** start **

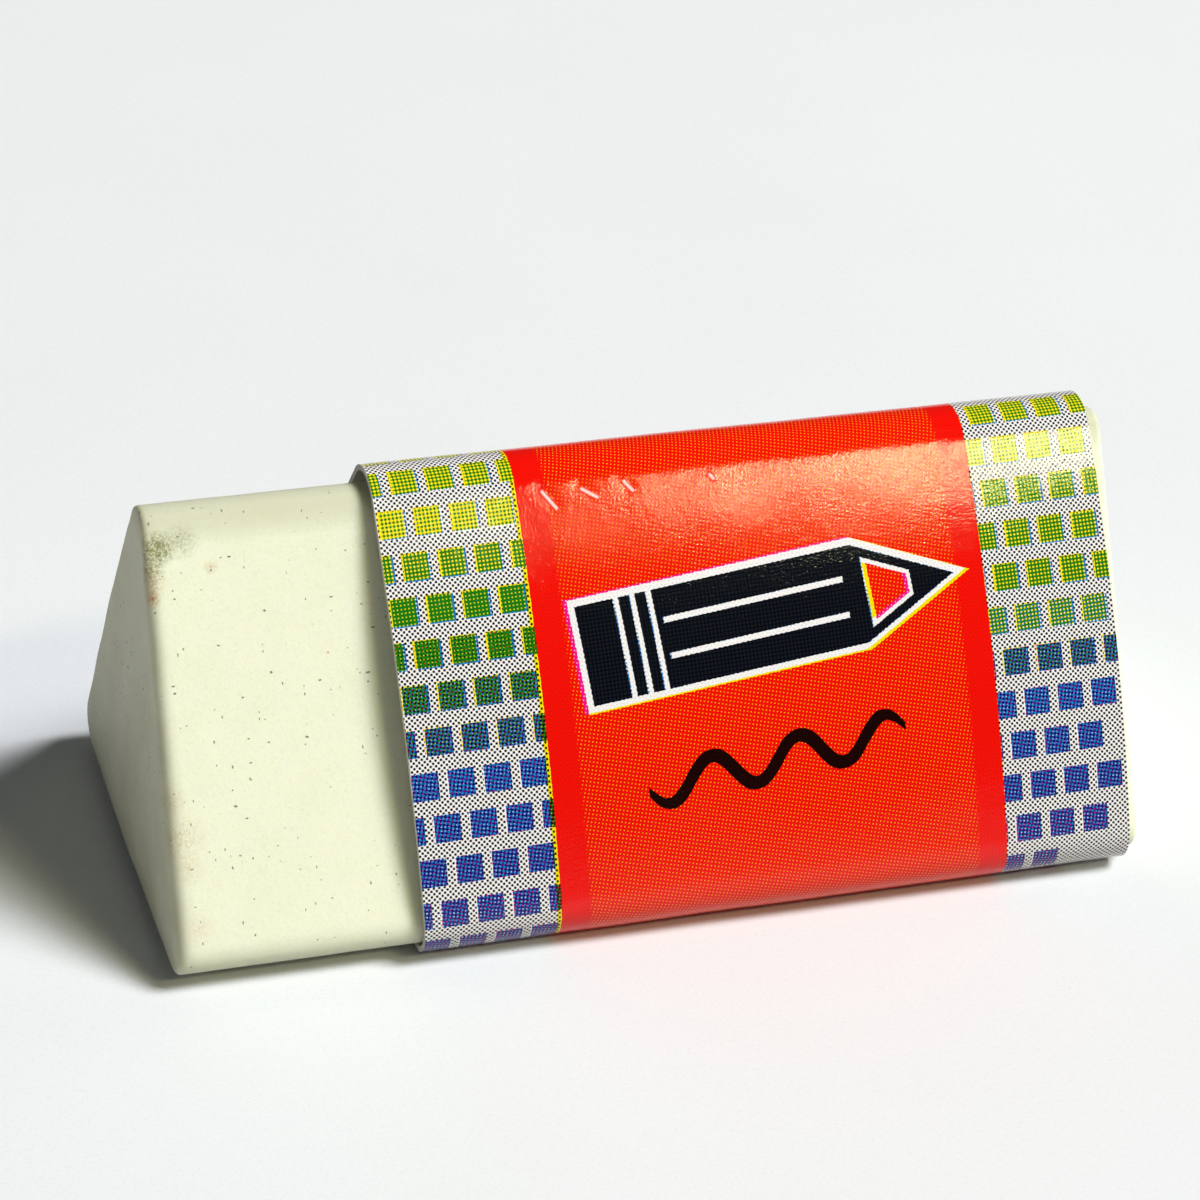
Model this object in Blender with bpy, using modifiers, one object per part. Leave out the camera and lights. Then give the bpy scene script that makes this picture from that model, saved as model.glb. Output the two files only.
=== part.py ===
"""Triangular eraser in a printed paper sleeve.

A soft vinyl block of equal-sided triangular section lies on one of its three long faces, with its
length along X. A folded paper sleeve slides along it. The sheet bows out between its folds, is lapped
on itself on the back face, and a strip of glue holds the lap.
The origin is on the surface that the eraser lies on, under the middle of the block. The printed face
looks towards -Y, and the bare rubbing end is at -X. All sizes are in metres.
"""

import math

import bmesh
import bpy
from mathutils import Matrix, Vector

# The block
BLOCK_LENGTH = 0.0441
BLOCK_WIDTH = 0.0200  # across two round corners, and the same for all three faces
CORNER_RADIUS = 0.0012
END_EDGE_RADIUS = 0.0005  # the softened edges round both ends
END_CUT_LEAN = 0.00035  # how far the top of the rubbing end leans in, from a cut that isn't square

# The sleeve
BARE_LENGTH = 0.0104  # block that shows at the rubbing end
SLEEVE_LENGTH = 0.0329
PAPER_THICKNESS = 0.00025
SLEEVE_CLEARANCE = 0.0003  # paper to block, at the folds and on the lower face
UPPER_FOLD_LIFT = 0.00025  # how much further the paper stands off the block at its upper fold
FACE_BOW = 0.00065  # how far the paper bows out in the middle of each sloping face

# The lap on the back face
OUTER_FLAP_LENGTH = 0.0110  # from the upper fold down to the free edge
LAP_WIDTH = 0.0060  # how far the two flaps overlap
LAP_END_CLEARANCE = 0.0003  # from the inner flap's edge to the step in the outer flap
LAP_STEP_LENGTH = 0.0015  # over which the outer flap rises onto the inner one
GLUE_THICKNESS = 0.0001
GLUE_CLEARANCE = 0.00005  # glue to paper, on both sides
GLUE_EDGE_MARGIN = 0.0008  # bare paper left between the glue and each edge of the lap
GLUE_END_MARGIN = 0.0012  # the same at the sleeve's two open ends

# How finely the round shapes are cut into flats
CORNER_STEPS = 10
FACE_STEPS = 12
LAP_STEP_STEPS = 8
END_EDGE_SEGMENTS = 3

# Colours are linear, and each is followed by a roughness
VINYL = ((0.82, 0.84, 0.69, 1.0), 0.55)
PRINTED_PAPER = ((0.80, 0.060, 0.022, 1.0), 0.25)
DRIED_GLUE = ((0.62, 0.52, 0.32, 1.0), 0.40)

# The faces of an equal-sided triangle, as the directions that they look in, from +Y towards +Z
FACE_SLOPE = math.radians(60)
LOWER_NORMAL = math.radians(-90)
BACK_NORMAL = math.radians(30)
FRONT_NORMAL = math.radians(150)

# Places that follow from the sizes above
SHEET_OFFSET = SLEEVE_CLEARANCE + PAPER_THICKNESS / 2  # from the block's face to the middle of the sheet
FLAP_RISE = PAPER_THICKNESS + GLUE_THICKNESS + 2 * GLUE_CLEARANCE  # from one flap to the other
GLUE_OFFSET = SHEET_OFFSET + FLAP_RISE / 2
BLOCK_BOTTOM = SLEEVE_CLEARANCE + PAPER_THICKNESS  # the block lies in the sleeve, and the sleeve on the table
BLOCK_HEIGHT = (BLOCK_WIDTH - 2 * CORNER_RADIUS) * math.sin(FACE_SLOPE) + 2 * CORNER_RADIUS
INNER_FLAP_EDGE = OUTER_FLAP_LENGTH - LAP_WIDTH  # how far below the upper fold the inner flap ends
SLEEVE_MIDDLE_X = -BLOCK_LENGTH / 2 + BARE_LENGTH + SLEEVE_LENGTH / 2

# Turns an outline drawn in XY, and extruded along Z, into a section in YZ that runs along X
SECTION_TURN = Matrix(((0, 0, 1), (1, 0, 0), (0, 1, 0))).to_4x4()


def corner_centres(lift=0.0):
    """The middles of the three round corners, as (y, z): back, upper and front."""
    span = BLOCK_WIDTH - 2 * CORNER_RADIUS
    low = BLOCK_BOTTOM + CORNER_RADIUS
    high = low + span * math.sin(FACE_SLOPE) + lift
    return Vector((span / 2, low)), Vector((0.0, high)), Vector((-span / 2, low))


def corner_arc(centre, start, end, radius):
    """Points round one corner, from one direction to another."""
    turns = [start + (end - start) * step / CORNER_STEPS for step in range(CORNER_STEPS + 1)]
    return [centre + radius * Vector((math.cos(turn), math.sin(turn))) for turn in turns]


def block_outline():
    """The block's closed section: three round corners, joined by its three flat faces."""
    back, upper, front = corner_centres()
    outline = corner_arc(back, LOWER_NORMAL, BACK_NORMAL, CORNER_RADIUS)
    outline += corner_arc(upper, BACK_NORMAL, FRONT_NORMAL, CORNER_RADIUS)
    outline += corner_arc(front, FRONT_NORMAL, LOWER_NORMAL + 2 * math.pi, CORNER_RADIUS)
    return outline


def section_middle():
    """The middle of the section, which every face looks away from."""
    back, upper, front = corner_centres(UPPER_FOLD_LIFT)
    return (back + upper + front) / 3


def face_point(start, end, distance, offset):
    """A point over the face between two corner middles, bowed out as the paper is between its folds.

    The distance runs from the first corner's end of the flat. The bow is a parabola, and it is square
    to the face, like the offset, which is measured from the block's own surface.
    """
    run = end - start
    share = distance / run.length
    normal = Vector((-run.y, run.x)).normalized()
    if normal.dot(start + end - 2 * section_middle()) < 0.0:
        normal.negate()
    bow = 4 * FACE_BOW * share * (1 - share)
    return start + run * share + normal * (CORNER_RADIUS + offset + bow)


def bowed_face(start, end, offset):
    """The points inside one bowed face, with its two ends left to the folds."""
    length = (end - start).length
    return [face_point(start, end, length * step / FACE_STEPS, offset) for step in range(1, FACE_STEPS)]


def back_face_point(below_fold, offset):
    """A point over the back face, measured down from where the upper fold ends."""
    back, upper, _ = corner_centres(UPPER_FOLD_LIFT)
    return face_point(upper, back, below_fold, offset)


def back_face_run(start, end, offset):
    """Points along a stretch of the back face, with both its ends."""
    steps = [start + (end - start) * step / FACE_STEPS for step in range(FACE_STEPS + 1)]
    return [back_face_point(below_fold, offset) for below_fold in steps]


def lap_step(bottom):
    """The short rise that carries the outer flap over the inner one's edge, from its bottom upwards."""
    points = []
    for step in range(1, LAP_STEP_STEPS + 1):
        share = step / LAP_STEP_STEPS
        rise = FLAP_RISE * (1 + math.cos(math.pi * share)) / 2
        points.append(back_face_point(bottom - LAP_STEP_LENGTH * share, SHEET_OFFSET + rise))
    return points


def sheet_path():
    """The middle of the sheet from its outer edge over the upper fold and round to its inner edge."""
    back, upper, front = corner_centres(UPPER_FOLD_LIFT)
    fold_radius = CORNER_RADIUS + SHEET_OFFSET
    step_bottom = INNER_FLAP_EDGE - LAP_END_CLEARANCE
    path = back_face_run(OUTER_FLAP_LENGTH, step_bottom, SHEET_OFFSET + FLAP_RISE)
    path += lap_step(step_bottom)
    path += corner_arc(upper, BACK_NORMAL, FRONT_NORMAL, fold_radius)
    path += bowed_face(upper, front, SHEET_OFFSET)
    path += corner_arc(front, FRONT_NORMAL, LOWER_NORMAL + 2 * math.pi, fold_radius)
    path += corner_arc(back, LOWER_NORMAL, BACK_NORMAL, fold_radius)
    path += back_face_run((upper - back).length, INNER_FLAP_EDGE, SHEET_OFFSET)[1:]
    return path


def glue_path():
    """The middle of the glue strip, from the lower edge of the lap to the upper one."""
    low = OUTER_FLAP_LENGTH - GLUE_EDGE_MARGIN
    high = INNER_FLAP_EDGE + GLUE_EDGE_MARGIN
    return back_face_run(low, high, GLUE_OFFSET)


def section_curve(name, points, length, closed):
    """A 2D curve through the section's points, extruded by the length and centred on the plane X = 0."""
    curve = bpy.data.curves.new(name, "CURVE")
    curve.dimensions = "2D"
    curve.fill_mode = "BOTH" if closed else "NONE"
    curve.extrude = length / 2
    spline = curve.splines.new("POLY")
    spline.points.add(len(points) - 1)
    for spline_point, point in zip(spline.points, points):
        spline_point.co = (point.x, point.y, 0.0, 1.0)
    spline.use_cyclic_u = closed
    guide = bpy.data.objects.new(name, curve)
    guide.matrix_world = SECTION_TURN
    return guide


def mesh_of_curve(guide, collection):
    """The evaluated curve as a mesh object of the same name, with its caps welded on. The curve is removed."""
    collection.objects.link(guide)
    bpy.context.view_layer.update()
    evaluated = guide.evaluated_get(bpy.context.evaluated_depsgraph_get())
    mesh = bpy.data.meshes.new_from_object(evaluated)
    name = guide.name
    place = guide.matrix_world.copy()
    bpy.data.objects.remove(guide)
    mesh.transform(place)
    welded = bmesh.new()
    welded.from_mesh(mesh)
    bmesh.ops.remove_doubles(welded, verts=welded.verts, dist=1e-7)
    bmesh.ops.dissolve_limit(welded, angle_limit=1e-3, verts=welded.verts, edges=welded.edges)
    welded.to_mesh(mesh)
    welded.free()
    mesh.name = name
    body = bpy.data.objects.new(name, mesh)
    collection.objects.link(body)
    return body


def give_material(body, name, colour, roughness):
    """One Principled material, on the whole of a piece."""
    material = bpy.data.materials.new(name)
    material.use_nodes = True
    shader = material.node_tree.nodes["Principled BSDF"]
    shader.inputs["Base Color"].default_value = colour
    shader.inputs["Roughness"].default_value = roughness
    shader.inputs["Metallic"].default_value = 0.0
    material.diffuse_color = colour
    body.data.materials.append(material)


def shade_round(body):
    """Smooth shading over the corners, with the edges of the ends left sharp."""
    body.data.shade_smooth()
    body.data.set_sharp_from_angle(angle=math.radians(40))


def lean_rubbing_end(block):
    """Leans the end at -X in towards its top, as the slanted cut left it."""
    for vertex in block.data.vertices:
        if vertex.co.x < 0.0:
            vertex.co.x += END_CUT_LEAN * (vertex.co.z - BLOCK_BOTTOM) / BLOCK_HEIGHT


def make_block(collection):
    """The vinyl block: the rounded triangle, extruded, with a slanted cut and soft edges at the ends."""
    guide = section_curve("eraser_block", block_outline(), BLOCK_LENGTH, closed=True)
    block = mesh_of_curve(guide, collection)
    lean_rubbing_end(block)
    soften = block.modifiers.new("soft_end_edges", "BEVEL")
    soften.limit_method = "ANGLE"
    soften.angle_limit = math.radians(60)
    soften.width = END_EDGE_RADIUS
    soften.segments = END_EDGE_SEGMENTS
    shade_round(block)
    give_material(block, "soft_vinyl", *VINYL)
    return block


def make_sheet(name, path, length, thickness, collection, carriage):
    """An open path swept along X and given a thickness, riding on the carriage."""
    guide = section_curve(name, path, length, closed=False)
    sheet = mesh_of_curve(guide, collection)
    sheet.parent = carriage
    wall = sheet.modifiers.new("wall", "SOLIDIFY")
    wall.thickness = thickness
    wall.offset = 0.0
    wall.use_even_offset = True
    shade_round(sheet)
    return sheet


def make_carriage(collection):
    """An empty on the axis that the sleeve slides along, at the middle of the sleeve's length."""
    carriage = bpy.data.objects.new("sleeve_carriage", None)
    carriage.empty_display_size = SLEEVE_LENGTH / 4
    carriage.location = (SLEEVE_MIDDLE_X, 0.0, 0.0)
    collection.objects.link(carriage)
    return carriage


def clear_scene():
    """Removes whatever the file opened with."""
    for item in list(bpy.data.objects):
        bpy.data.objects.remove(item)


def main():
    clear_scene()
    bpy.context.scene.unit_settings.system = "METRIC"
    collection = bpy.data.collections.new("eraser")
    bpy.context.scene.collection.children.link(collection)
    make_block(collection)
    carriage = make_carriage(collection)
    sleeve = make_sheet(
        "paper_sleeve", sheet_path(), SLEEVE_LENGTH, PAPER_THICKNESS, collection, carriage
    )
    give_material(sleeve, "printed_paper", *PRINTED_PAPER)
    glue_length = SLEEVE_LENGTH - 2 * GLUE_END_MARGIN
    glue = make_sheet("seam_glue", glue_path(), glue_length, GLUE_THICKNESS, collection, carriage)
    give_material(glue, "dried_glue", *DRIED_GLUE)


main()
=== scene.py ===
# %% [markdown]
# # An eraser in a printed paper sleeve
# The real thing is a bar of soft white vinyl with a rounded triangular section. It lies on one of its
# long faces. A glossy printed sheet is folded round it, and leaves the rubbing end bare.
# The solid model gives the sizes and what moves. This script gives every surface its looks, so it
# starts with that model, and it works in millimetres, which suit a thing as small as this.

# %% Load the solid model
import math

import bpy
import numpy as np
from mathutils import Matrix, Vector


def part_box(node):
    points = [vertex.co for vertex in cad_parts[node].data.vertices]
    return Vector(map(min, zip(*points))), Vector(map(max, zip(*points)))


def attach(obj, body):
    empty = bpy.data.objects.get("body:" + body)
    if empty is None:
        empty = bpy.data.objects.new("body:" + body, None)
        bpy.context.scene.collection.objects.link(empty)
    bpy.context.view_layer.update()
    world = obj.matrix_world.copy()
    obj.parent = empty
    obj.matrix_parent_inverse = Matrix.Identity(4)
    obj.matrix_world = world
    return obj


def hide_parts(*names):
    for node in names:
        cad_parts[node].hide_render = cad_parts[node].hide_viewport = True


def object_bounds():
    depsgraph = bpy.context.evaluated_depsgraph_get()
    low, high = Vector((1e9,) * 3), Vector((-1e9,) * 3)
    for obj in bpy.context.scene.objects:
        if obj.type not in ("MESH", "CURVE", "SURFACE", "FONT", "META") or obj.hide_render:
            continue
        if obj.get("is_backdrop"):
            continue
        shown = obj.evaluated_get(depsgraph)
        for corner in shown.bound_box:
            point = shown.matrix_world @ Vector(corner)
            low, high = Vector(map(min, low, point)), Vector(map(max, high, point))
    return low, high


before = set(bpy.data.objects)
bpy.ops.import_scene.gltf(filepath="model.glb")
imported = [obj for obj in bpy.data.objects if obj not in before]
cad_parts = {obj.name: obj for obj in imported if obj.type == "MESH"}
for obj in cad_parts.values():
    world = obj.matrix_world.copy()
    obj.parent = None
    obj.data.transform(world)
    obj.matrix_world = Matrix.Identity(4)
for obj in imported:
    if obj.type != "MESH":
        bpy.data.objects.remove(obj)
SOLID_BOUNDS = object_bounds()
MM = 0.001
print("nodes:", sorted(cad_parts))

# %% [markdown]
# ## Sizes
# The block and the sheet share one section: an equal-sided triangle with round corners. Its width is
# read from the solid model. The corner radius and the paper can't be read from a box, so they are
# written here as real sizes.

# %% Measure the block and the sleeve
def box_in_mm(node):
    """The lowest and the highest corner of a solid, in millimetres."""
    return [np.array(corner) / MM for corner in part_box(node)]


BLOCK_LOW, BLOCK_HIGH = box_in_mm("eraser_block")
SLEEVE_LOW, SLEEVE_HIGH = box_in_mm("paper_sleeve")
CORNER_RADIUS = 1.2
PAPER_THICKNESS = 0.25
PAPER_CLEARANCE = 0.3
FACE_LENGTH = BLOCK_HIGH[1] - BLOCK_LOW[1] - 2 * CORNER_RADIUS
print("flat of each face: %.2f mm" % FACE_LENGTH)

# %% [markdown]
# ## The camera
# The photograph looks down on the printed face from its left. A long lens of 130 mm keeps the far end
# nearly as large as the near one. The camera stands on a sphere round a point inside the eraser,
# which makes its place two angles, a distance and a slight roll.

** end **

◆ Written instruction:
Retype verbatim the lines that run from the line containing "for item in" to the line containing "depsgraph = bpy.context.evaluated_depsgraph_get()", both inclusive, and no others.

◆ Solved exercise:
    for item in list(bpy.data.objects):
        bpy.data.objects.remove(item)


def main():
    clear_scene()
    bpy.context.scene.unit_settings.system = "METRIC"
    collection = bpy.data.collections.new("eraser")
    bpy.context.scene.collection.children.link(collection)
    make_block(collection)
    carriage = make_carriage(collection)
    sleeve = make_sheet(
        "paper_sleeve", sheet_path(), SLEEVE_LENGTH, PAPER_THICKNESS, collection, carriage
    )
    give_material(sleeve, "printed_paper", *PRINTED_PAPER)
    glue_length = SLEEVE_LENGTH - 2 * GLUE_END_MARGIN
    glue = make_sheet("seam_glue", glue_path(), glue_length, GLUE_THICKNESS, collection, carriage)
    give_material(glue, "dried_glue", *DRIED_GLUE)


main()
=== scene.py ===
# %% [markdown]
# # An eraser in a printed paper sleeve
# The real thing is a bar of soft white vinyl with a rounded triangular section. It lies on one of its
# long faces. A glossy printed sheet is folded round it, and leaves the rubbing end bare.
# The solid model gives the sizes and what moves. This script gives every surface its looks, so it
# starts with that model, and it works in millimetres, which suit a thing as small as this.

# %% Load the solid model
import math

import bpy
import numpy as np
from mathutils import Matrix, Vector


def part_box(node):
    points = [vertex.co for vertex in cad_parts[node].data.vertices]
    return Vector(map(min, zip(*points))), Vector(map(max, zip(*points)))


def attach(obj, body):
    empty = bpy.data.objects.get("body:" + body)
    if empty is None:
        empty = bpy.data.objects.new("body:" + body, None)
        bpy.context.scene.collection.objects.link(empty)
    bpy.context.view_layer.update()
    world = obj.matrix_world.copy()
    obj.parent = empty
    obj.matrix_parent_inverse = Matrix.Identity(4)
    obj.matrix_world = world
    return obj


def hide_parts(*names):
    for node in names:
        cad_parts[node].hide_render = cad_parts[node].hide_viewport = True


def object_bounds():
    depsgraph = bpy.context.evaluated_depsgraph_get()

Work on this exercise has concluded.